(STATED EXERCISE): Quote every line as given.

─── MATERIAL ───

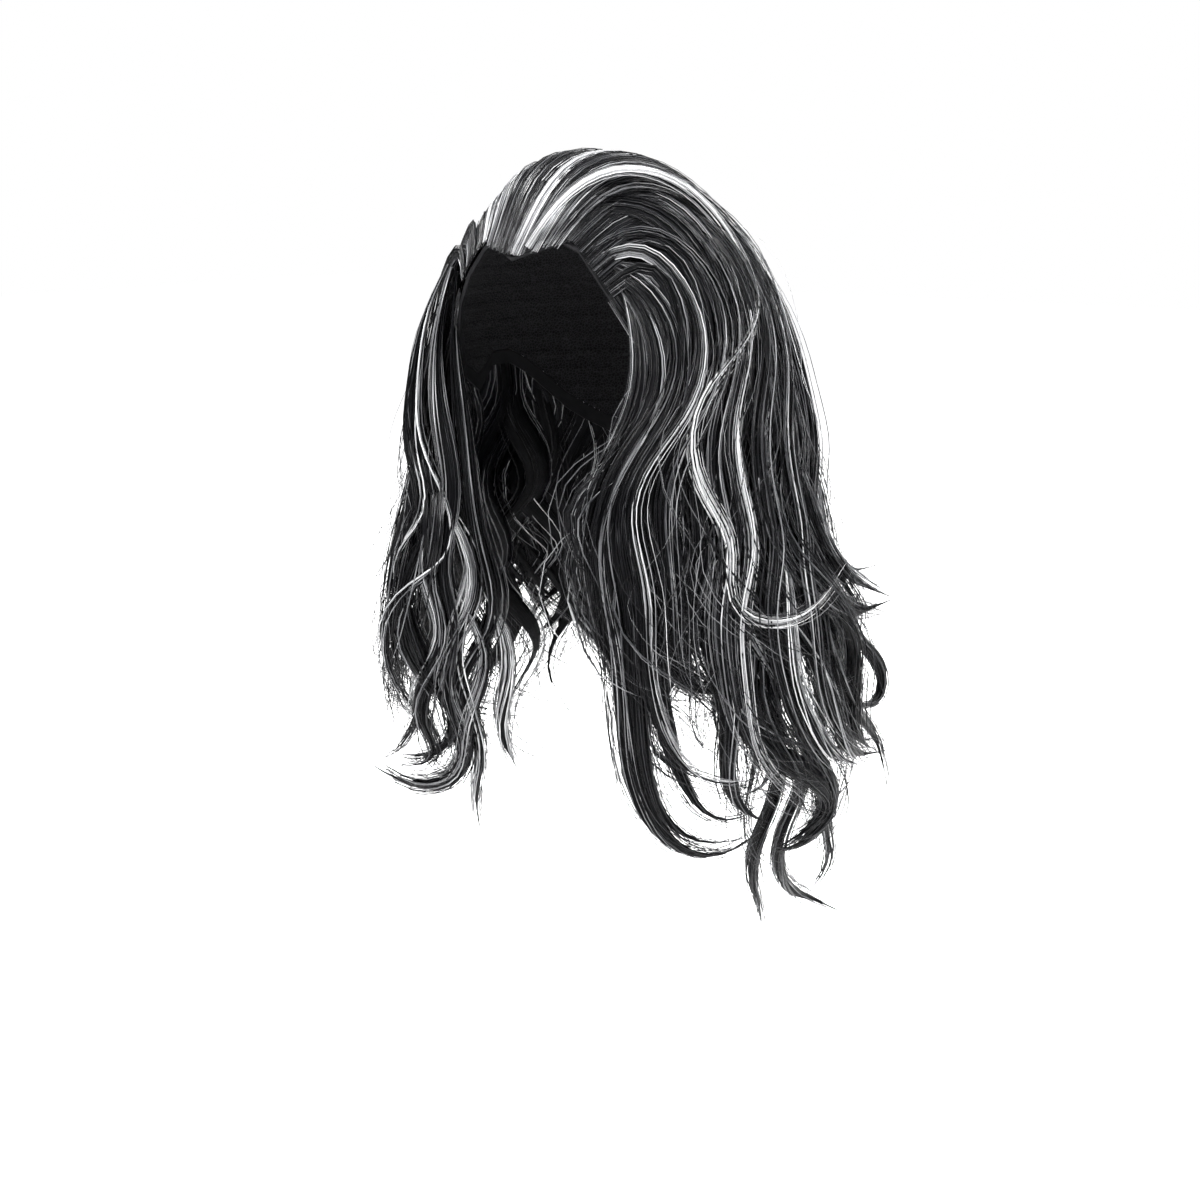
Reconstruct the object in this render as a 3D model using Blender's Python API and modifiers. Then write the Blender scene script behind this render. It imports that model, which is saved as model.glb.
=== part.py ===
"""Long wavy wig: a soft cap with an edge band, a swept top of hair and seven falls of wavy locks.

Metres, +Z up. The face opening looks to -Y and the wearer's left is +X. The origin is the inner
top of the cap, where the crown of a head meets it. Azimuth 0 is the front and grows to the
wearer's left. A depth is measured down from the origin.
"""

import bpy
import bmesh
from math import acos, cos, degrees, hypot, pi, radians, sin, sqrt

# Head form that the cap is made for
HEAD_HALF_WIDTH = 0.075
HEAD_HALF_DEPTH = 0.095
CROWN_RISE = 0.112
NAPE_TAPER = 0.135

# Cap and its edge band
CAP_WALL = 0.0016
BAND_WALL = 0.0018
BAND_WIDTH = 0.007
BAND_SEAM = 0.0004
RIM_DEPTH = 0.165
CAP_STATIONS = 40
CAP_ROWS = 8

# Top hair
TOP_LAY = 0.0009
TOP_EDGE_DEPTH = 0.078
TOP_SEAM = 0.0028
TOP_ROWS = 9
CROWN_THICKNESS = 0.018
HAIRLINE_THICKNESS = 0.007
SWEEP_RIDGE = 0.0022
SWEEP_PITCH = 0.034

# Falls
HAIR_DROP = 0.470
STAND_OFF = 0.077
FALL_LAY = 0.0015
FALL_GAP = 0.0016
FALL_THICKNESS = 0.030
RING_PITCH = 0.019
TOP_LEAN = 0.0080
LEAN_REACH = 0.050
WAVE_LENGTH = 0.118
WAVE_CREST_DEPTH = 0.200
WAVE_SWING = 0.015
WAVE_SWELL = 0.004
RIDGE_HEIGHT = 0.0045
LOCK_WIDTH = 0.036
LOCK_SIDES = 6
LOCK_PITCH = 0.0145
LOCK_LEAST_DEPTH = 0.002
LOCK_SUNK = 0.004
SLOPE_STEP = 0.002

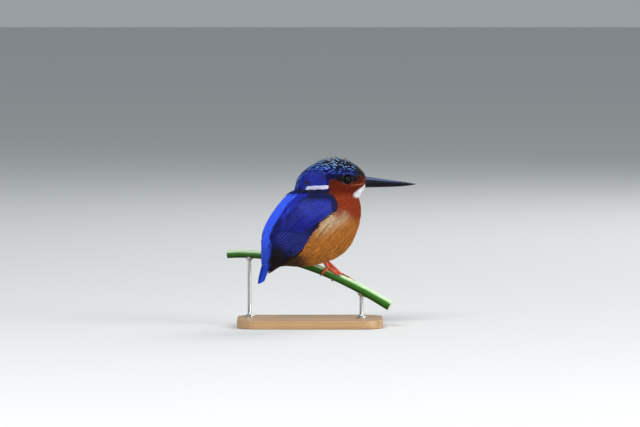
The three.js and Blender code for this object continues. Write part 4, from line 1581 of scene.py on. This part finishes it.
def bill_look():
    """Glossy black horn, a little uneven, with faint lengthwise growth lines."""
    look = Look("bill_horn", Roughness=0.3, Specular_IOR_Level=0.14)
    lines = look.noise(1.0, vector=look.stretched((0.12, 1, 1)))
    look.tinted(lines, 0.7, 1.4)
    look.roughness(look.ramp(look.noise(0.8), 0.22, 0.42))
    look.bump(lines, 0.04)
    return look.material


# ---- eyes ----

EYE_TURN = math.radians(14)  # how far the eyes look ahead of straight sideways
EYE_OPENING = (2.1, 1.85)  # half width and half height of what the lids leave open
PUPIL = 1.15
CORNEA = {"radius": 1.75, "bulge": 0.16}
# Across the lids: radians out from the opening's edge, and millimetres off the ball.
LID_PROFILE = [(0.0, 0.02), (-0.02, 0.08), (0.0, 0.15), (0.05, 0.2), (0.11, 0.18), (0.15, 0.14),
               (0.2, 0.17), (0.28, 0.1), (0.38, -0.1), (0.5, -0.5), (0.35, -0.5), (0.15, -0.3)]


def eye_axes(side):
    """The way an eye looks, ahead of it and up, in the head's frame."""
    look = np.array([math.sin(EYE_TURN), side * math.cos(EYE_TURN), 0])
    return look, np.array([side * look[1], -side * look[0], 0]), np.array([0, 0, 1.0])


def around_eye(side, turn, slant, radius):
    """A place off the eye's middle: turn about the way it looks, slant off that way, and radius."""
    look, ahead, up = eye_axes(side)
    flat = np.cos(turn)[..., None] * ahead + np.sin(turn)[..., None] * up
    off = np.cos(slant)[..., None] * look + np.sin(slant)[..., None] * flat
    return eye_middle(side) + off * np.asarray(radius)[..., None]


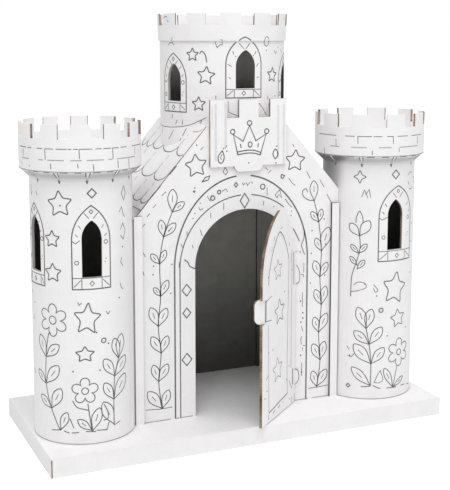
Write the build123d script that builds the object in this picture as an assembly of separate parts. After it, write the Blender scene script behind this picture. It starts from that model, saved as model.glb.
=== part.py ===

───

(FULL ANSWER):
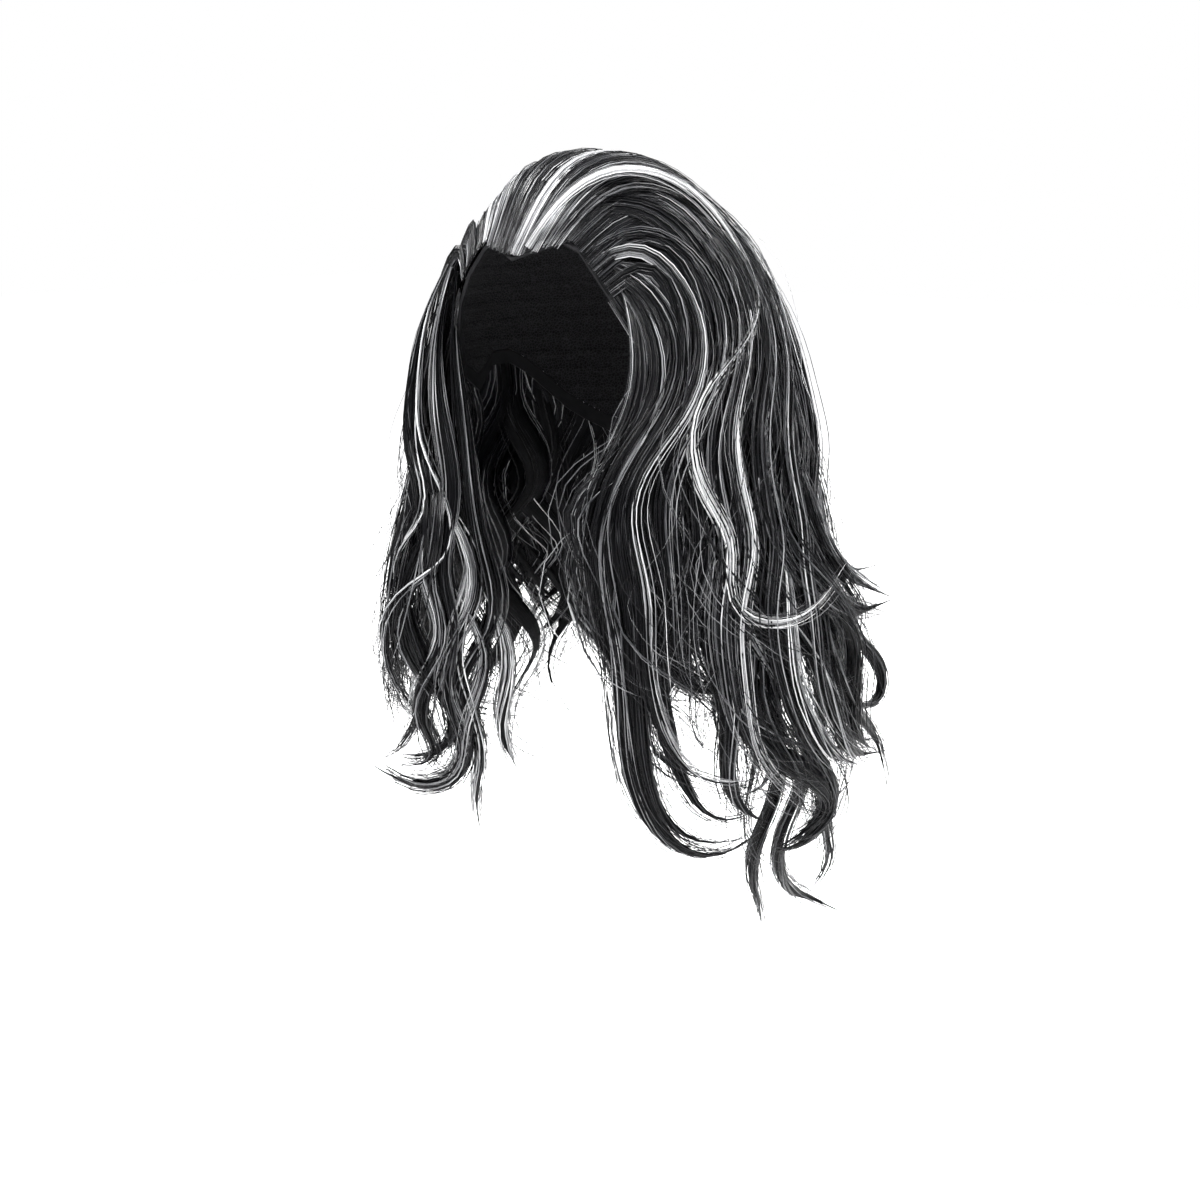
Reconstruct the object in this render as a 3D model using Blender's Python API and modifiers. Then write the Blender scene script behind this render. It imports that model, which is saved as model.glb.
=== part.py ===
"""Long wavy wig: a soft cap with an edge band, a swept top of hair and seven falls of wavy locks.

Metres, +Z up. The face opening looks to -Y and the wearer's left is +X. The origin is the inner
top of the cap, where the crown of a head meets it. Azimuth 0 is the front and grows to the
wearer's left. A depth is measured down from the origin.
"""

import bpy
import bmesh
from math import acos, cos, degrees, hypot, pi, radians, sin, sqrt

# Head form that the cap is made for
HEAD_HALF_WIDTH = 0.075
HEAD_HALF_DEPTH = 0.095
CROWN_RISE = 0.112
NAPE_TAPER = 0.135

# Cap and its edge band
CAP_WALL = 0.0016
BAND_WALL = 0.0018
BAND_WIDTH = 0.007
BAND_SEAM = 0.0004
RIM_DEPTH = 0.165
CAP_STATIONS = 40
CAP_ROWS = 8

# Top hair
TOP_LAY = 0.0009
TOP_EDGE_DEPTH = 0.078
TOP_SEAM = 0.0028
TOP_ROWS = 9
CROWN_THICKNESS = 0.018
HAIRLINE_THICKNESS = 0.007
SWEEP_RIDGE = 0.0022
SWEEP_PITCH = 0.034

# Falls
HAIR_DROP = 0.470
STAND_OFF = 0.077
FALL_LAY = 0.0015
FALL_GAP = 0.0016
FALL_THICKNESS = 0.030
RING_PITCH = 0.019
TOP_LEAN = 0.0080
LEAN_REACH = 0.050
WAVE_LENGTH = 0.118
WAVE_CREST_DEPTH = 0.200
WAVE_SWING = 0.015
WAVE_SWELL = 0.004
RIDGE_HEIGHT = 0.0045
LOCK_WIDTH = 0.036
LOCK_SIDES = 6
LOCK_PITCH = 0.0145
LOCK_LEAST_DEPTH = 0.002
LOCK_SUNK = 0.004
SLOPE_STEP = 0.002

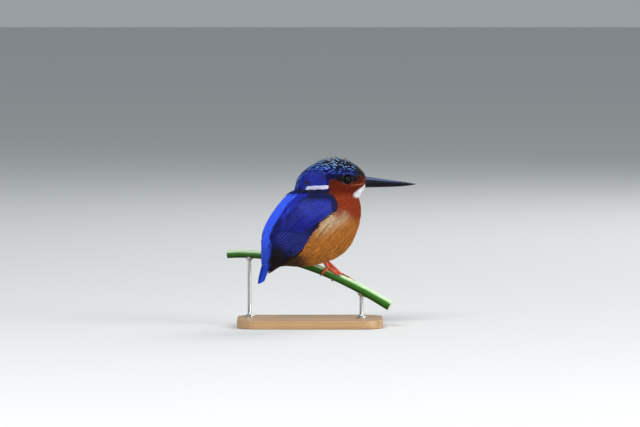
The three.js and Blender code for this object continues. Write part 4, from line 1581 of scene.py on. This part finishes it.
def bill_look():
    """Glossy black horn, a little uneven, with faint lengthwise growth lines."""
    look = Look("bill_horn", Roughness=0.3, Specular_IOR_Level=0.14)
    lines = look.noise(1.0, vector=look.stretched((0.12, 1, 1)))
    look.tinted(lines, 0.7, 1.4)
    look.roughness(look.ramp(look.noise(0.8), 0.22, 0.42))
    look.bump(lines, 0.04)
    return look.material


# ---- eyes ----

EYE_TURN = math.radians(14)  # how far the eyes look ahead of straight sideways
EYE_OPENING = (2.1, 1.85)  # half width and half height of what the lids leave open
PUPIL = 1.15
CORNEA = {"radius": 1.75, "bulge": 0.16}
# Across the lids: radians out from the opening's edge, and millimetres off the ball.
LID_PROFILE = [(0.0, 0.02), (-0.02, 0.08), (0.0, 0.15), (0.05, 0.2), (0.11, 0.18), (0.15, 0.14),
               (0.2, 0.17), (0.28, 0.1), (0.38, -0.1), (0.5, -0.5), (0.35, -0.5), (0.15, -0.3)]


def eye_axes(side):
    """The way an eye looks, ahead of it and up, in the head's frame."""
    look = np.array([math.sin(EYE_TURN), side * math.cos(EYE_TURN), 0])
    return look, np.array([side * look[1], -side * look[0], 0]), np.array([0, 0, 1.0])


def around_eye(side, turn, slant, radius):
    """A place off the eye's middle: turn about the way it looks, slant off that way, and radius."""
    look, ahead, up = eye_axes(side)
    flat = np.cos(turn)[..., None] * ahead + np.sin(turn)[..., None] * up
    off = np.cos(slant)[..., None] * look + np.sin(slant)[..., None] * flat
    return eye_middle(side) + off * np.asarray(radius)[..., None]


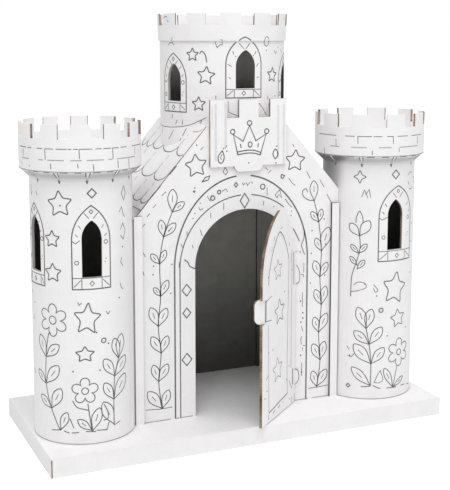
Write the build123d script that builds the object in this picture as an assembly of separate parts. After it, write the Blender scene script behind this picture. It starts from that model, saved as model.glb.
=== part.py ===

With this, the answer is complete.